■ **SUPPLIED INFORMATION**:
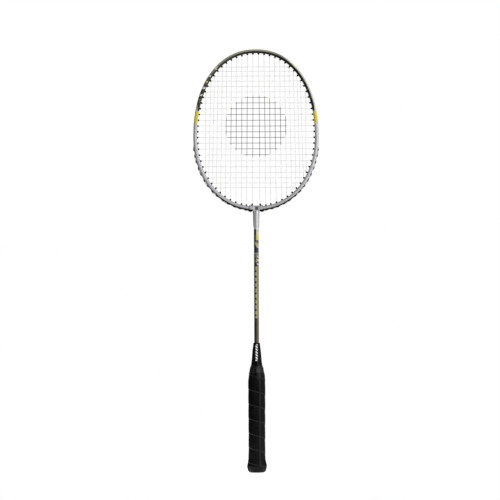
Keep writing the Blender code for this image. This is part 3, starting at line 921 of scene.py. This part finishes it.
class Finish(Nodes):
    """A material with its node tree."""

    def __init__(self, name, **settings):
        self.material = bpy.data.materials.new(name)
        super().__init__(self.material)
        self.shader = self.tree.nodes["Principled BSDF"]
        for socket, value in settings.items():
            self.shader.inputs[socket.replace("_", " ")].default_value = value

    def bump(self, height, strength, distance):
        """A bump from a height pattern."""
        made = self.node("Bump")
        made.inputs["Strength"].default_value = strength
        made.inputs["Distance"].default_value = distance
        self.feed(made.inputs["Height"], height)
        self.feed(self.shader.inputs["Normal"], made.outputs[0])

    def paint(self, base, roughness=None, metallic=None):
        """Feed the shader's patterned sockets, and return the finished material."""
        for name, value in (("Base Color", base), ("Roughness", roughness), ("Metallic", metallic)):
            if value is not None:
                self.feed(self.shader.inputs[name], value)
        return self.material


SILVER = colour(208, 208, 211)
SILVER_SHADE = colour(184, 184, 187)
LACQUER_BLACK = colour(17, 17, 11)
LACQUER_GREY = colour(48, 47, 42)
YELLOW = colour(226, 205, 52)
CREAM = colour(226, 223, 150)
PALE = colour(208, 205, 208)
WHITE_MARK = colour(228, 228, 222)
OLIVE = colour(120, 118, 62)

# Ticks on the hoop: middle (metres anticlockwise from the top), half length, nearest and farthest share of
# the hoop's width from its outer edge, colour
TICKS = [
    (0.0690, 0.0030, -1.0, 0.50, CREAM),
    (0.0712, 0.0007, 0.45, 0.75, WHITE_MARK),
    (0.0848, 0.0014, 0.12, 0.62, WHITE_MARK),
    (0.0950, 0.0012, 0.20, 0.66, CREAM),
    (0.0990, 0.0006, 0.20, 0.80, OLIVE),
    (0.1052, 0.0026, -1.0, 0.40, PALE),
    (0.1062, 0.0014, 0.35, 0.85, WHITE_MARK),
    (0.1178, 0.0015, 0.25, 0.75, WHITE_MARK),
    (0.1252, 0.0014, 0.15, 0.60, OLIVE),
    (0.1290, 0.0007, 0.30, 0.90, OLIVE),
    (-0.0640, 0.0034, -1.0, 0.40, CREAM),
    (-0.0570, 0.0010, -1.0, 0.30, WHITE_MARK),
    (-0.0900, 0.0012, 0.30, 0.60, OLIVE),
    (-0.1040, 0.0014, 0.30, 0.60, OLIVE),
    (-0.1180, 0.0012, 0.35, 0.65, OLIVE),
]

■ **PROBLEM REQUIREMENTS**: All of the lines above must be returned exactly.

■ **PROBLEM SOLUTION**:
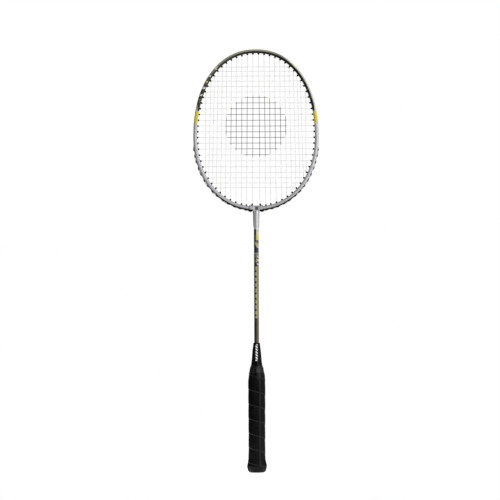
Keep writing the Blender code for this image. This is part 3, starting at line 921 of scene.py. This part finishes it.
class Finish(Nodes):
    """A material with its node tree."""

    def __init__(self, name, **settings):
        self.material = bpy.data.materials.new(name)
        super().__init__(self.material)
        self.shader = self.tree.nodes["Principled BSDF"]
        for socket, value in settings.items():
            self.shader.inputs[socket.replace("_", " ")].default_value = value

    def bump(self, height, strength, distance):
        """A bump from a height pattern."""
        made = self.node("Bump")
        made.inputs["Strength"].default_value = strength
        made.inputs["Distance"].default_value = distance
        self.feed(made.inputs["Height"], height)
        self.feed(self.shader.inputs["Normal"], made.outputs[0])

    def paint(self, base, roughness=None, metallic=None):
        """Feed the shader's patterned sockets, and return the finished material."""
        for name, value in (("Base Color", base), ("Roughness", roughness), ("Metallic", metallic)):
            if value is not None:
                self.feed(self.shader.inputs[name], value)
        return self.material


SILVER = colour(208, 208, 211)
SILVER_SHADE = colour(184, 184, 187)
LACQUER_BLACK = colour(17, 17, 11)
LACQUER_GREY = colour(48, 47, 42)
YELLOW = colour(226, 205, 52)
CREAM = colour(226, 223, 150)
PALE = colour(208, 205, 208)
WHITE_MARK = colour(228, 228, 222)
OLIVE = colour(120, 118, 62)

# Ticks on the hoop: middle (metres anticlockwise from the top), half length, nearest and farthest share of
# the hoop's width from its outer edge, colour
TICKS = [
    (0.0690, 0.0030, -1.0, 0.50, CREAM),
    (0.0712, 0.0007, 0.45, 0.75, WHITE_MARK),
    (0.0848, 0.0014, 0.12, 0.62, WHITE_MARK),
    (0.0950, 0.0012, 0.20, 0.66, CREAM),
    (0.0990, 0.0006, 0.20, 0.80, OLIVE),
    (0.1052, 0.0026, -1.0, 0.40, PALE),
    (0.1062, 0.0014, 0.35, 0.85, WHITE_MARK),
    (0.1178, 0.0015, 0.25, 0.75, WHITE_MARK),
    (0.1252, 0.0014, 0.15, 0.60, OLIVE),
    (0.1290, 0.0007, 0.30, 0.90, OLIVE),
    (-0.0640, 0.0034, -1.0, 0.40, CREAM),
    (-0.0570, 0.0010, -1.0, 0.30, WHITE_MARK),
    (-0.0900, 0.0012, 0.30, 0.60, OLIVE),
    (-0.1040, 0.0014, 0.30, 0.60, OLIVE),
    (-0.1180, 0.0012, 0.35, 0.65, OLIVE),
]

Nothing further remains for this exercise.